Conférence du Réseau Voltaire à Beyrouth
Thierry Meyssan : « Qui veut encore connaître la vérité sur
l'assassinat de Rafic Hariri ? »
Conférence à Beyrouth, le 10 avril
2008. De gauche à droite :
Maria Maalouf (journaliste NBN), général Amin Hotait, Nasser
Kandil (ancien député),
Thierry Meyssan (analyste politique), Sarkis Abouzaid (directeur
de presse)
Beyrouth, le 11 avril 2008
Nous reproduisons l'intervention de Thierry Meyssan à la réunion
organisée à Beyrouth, en présence de nombreux médias de la
presse écrite et audiovisuelle, autour de son livre
« L'Effroyable imposture 2 ». Le président du Réseau Voltaire a
notamment souligné le tournant opéré par la mission d'enquête de
l'ONU sur l'assassinat de l'ancien Premier ministre libanais
Rafic Hariri.
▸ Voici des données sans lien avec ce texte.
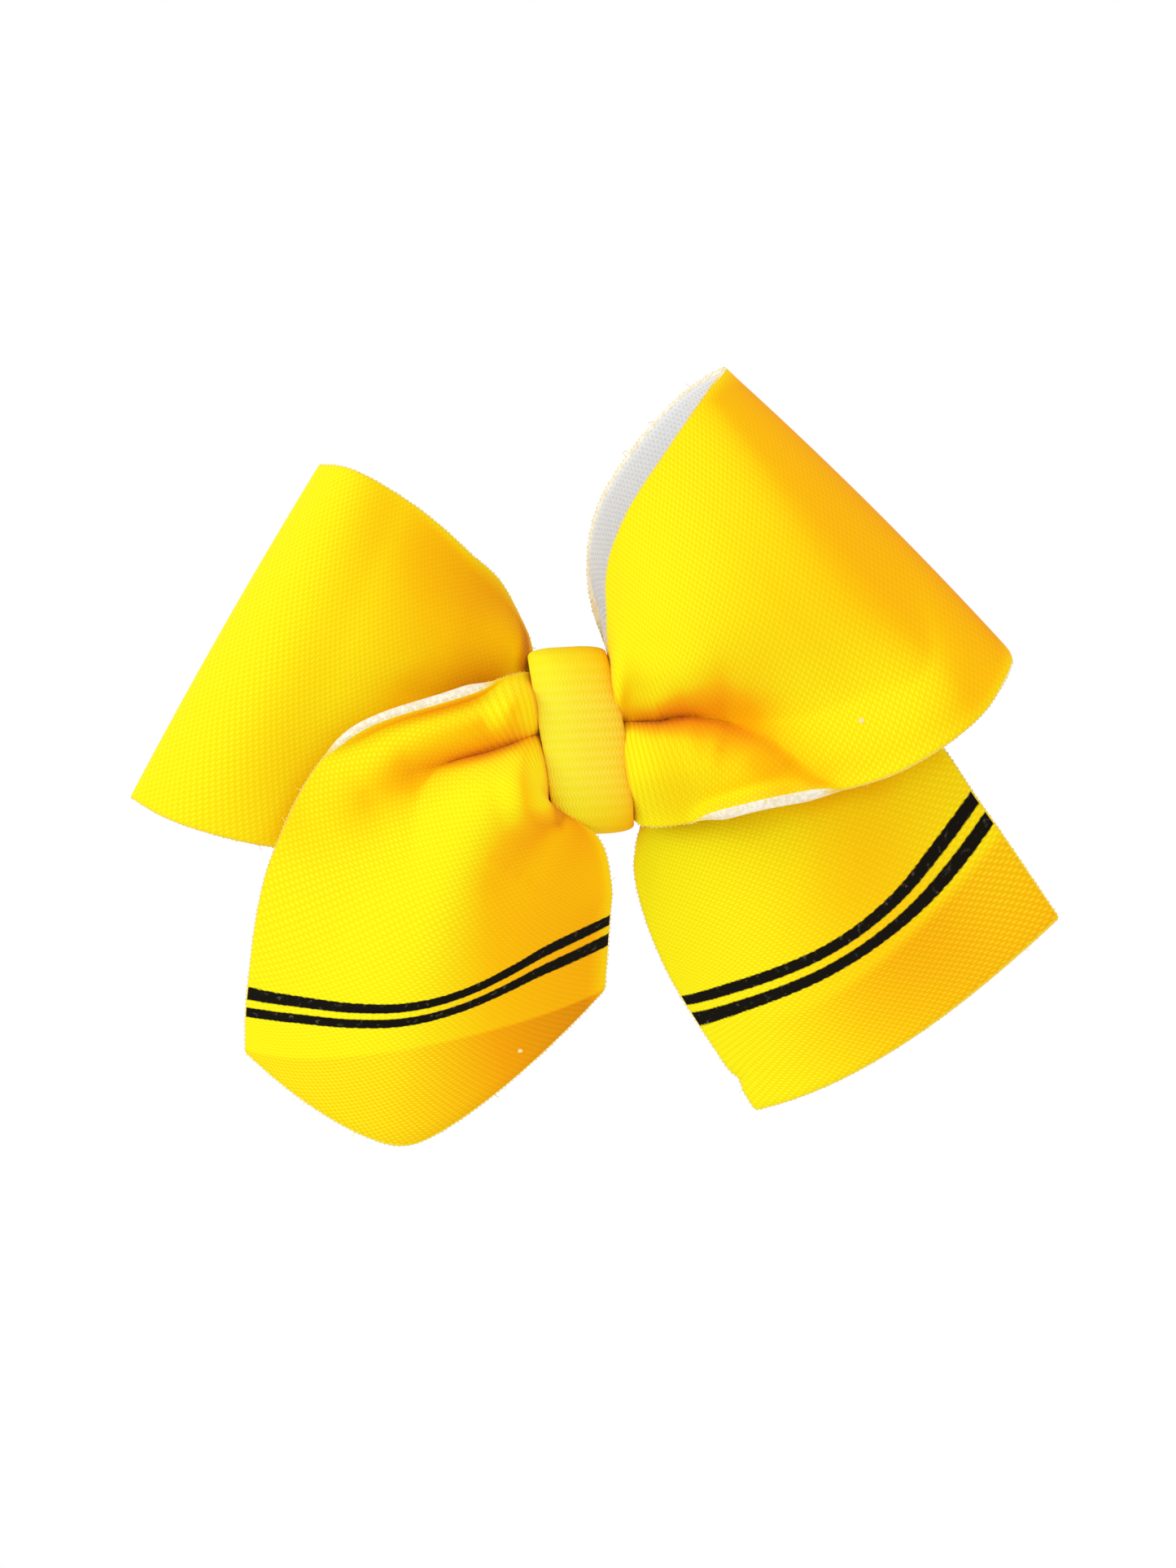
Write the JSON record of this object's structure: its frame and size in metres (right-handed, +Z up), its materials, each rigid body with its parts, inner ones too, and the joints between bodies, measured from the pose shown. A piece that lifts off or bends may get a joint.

En effet, le 10e rapport, présenté le 27 mars au
Conseil de sécurité, abandonne la piste syrienne et se dirige
sur la piste du réseau criminel décrit dans le livre.
Chers lecteurs et amis,
Depuis
une dizaine d’années, je poursuis une étude systémique des
États-Unis : comment ils ont choisi, à la faveur de la
disparition de l’Union soviétique, de se transformer en un
empire global. Article après article, j’ai observé leur conquête
du monde et analysé leur mode de fonctionnement. Cela m’a
conduit à publier en 2002
L’Effroyable imposture
sur les attentats du 11 septembre, l’instauration de l’état
d’exception permanent aux États-Unis, et la conquête de
l’Afghanistan. L’ouvrage a connu un succès mondial et a été
décrié par la presse atlantiste à la hauteur de son succès. Non
seulement rien de ce qui s’y trouvait n’a été démenti depuis,
mais la prospective qui en découlait s’est malheureusement
trouvée vérifiée avec
l’invasion de l’Irak.
C’est
par l’étude de l’Empire états-unien que j’en suis venu à
m’intéresser à la guerre israélienne contre le Liban de 2006 et
à écrire ce nouvel ouvrage,
L’Effroyable imposture 2.
Le regard que je porte sur votre pays est donc singulièrement
différent de celui que vous pouvez avoir. Je n’y ai aucun
intérêt à défendre, je suis étranger aux passions qui le
déchirent, et j’observe les événements qui s’y déroulent à
partir des influences extérieures qu’il subit et non à partir
des forces qu’il produit. En écrivant ces articles, puis ce
livre, je n’ai pas cherché à appuyer un parti ou un autre, j’ai
juste voulu comprendre et faire partager au public mes
interprétations de ces événements.
Je suis convaincu que c’est
sur cette terre meurtrie que se joue l’avenir —et je pense
aujourd’hui la défaite— de ce projet impérial que les
États-uniens eux-mêmes appellent « globalisation ». Pourquoi au
Liban et pas en Palestine ou en Irak ? Parce que cet
impérialisme est issu de la conjonction entre des intérêts
économiques et une idéologie, entre le contrôle des
hydrocarbures et le sionisme ; parce qu’il passe par la
domination des populations du Grand Moyen-Orient, lesquelles
sont représentées au Liban comme nulle part ailleurs. Briser la
résistance au Liban, c’est la briser dans toute la région.
Dans ce livre, je me suis
donc attaché à la fois à décrire les événements récents, la
longue liste des crimes politiques et l’agression israélienne,
et à étudier les superstructures, c’est-à-dire la place du
sionisme dans l’empire et les plans militaires de domination des
ressources énergétiques. Tout cela semble connu, mais à y
regarder de plus près, on n’en a souvent qu’une connaissance
très superficielle, voire erronée. Je me suis contraint à
vérifier chaque point auprès de la source originale et à la
citer en note à la fin de l’ouvrage. Le résultat, vous le lirez,
est fort surprenant.
Tout
auteur qui s’intéresse au Liban rencontre des difficultés
méthodologiques tant les sources libanaises sont
contradictoires. Le Liban étant selon l’expression consacrée un
« État faible », il n’était pas jusqu’en 2006 le maître de son
destin. Lorsqu’un événement survenait, chacun le subissait et
élaborait une hypothèse pour l’interpréter, selon ses préjugés.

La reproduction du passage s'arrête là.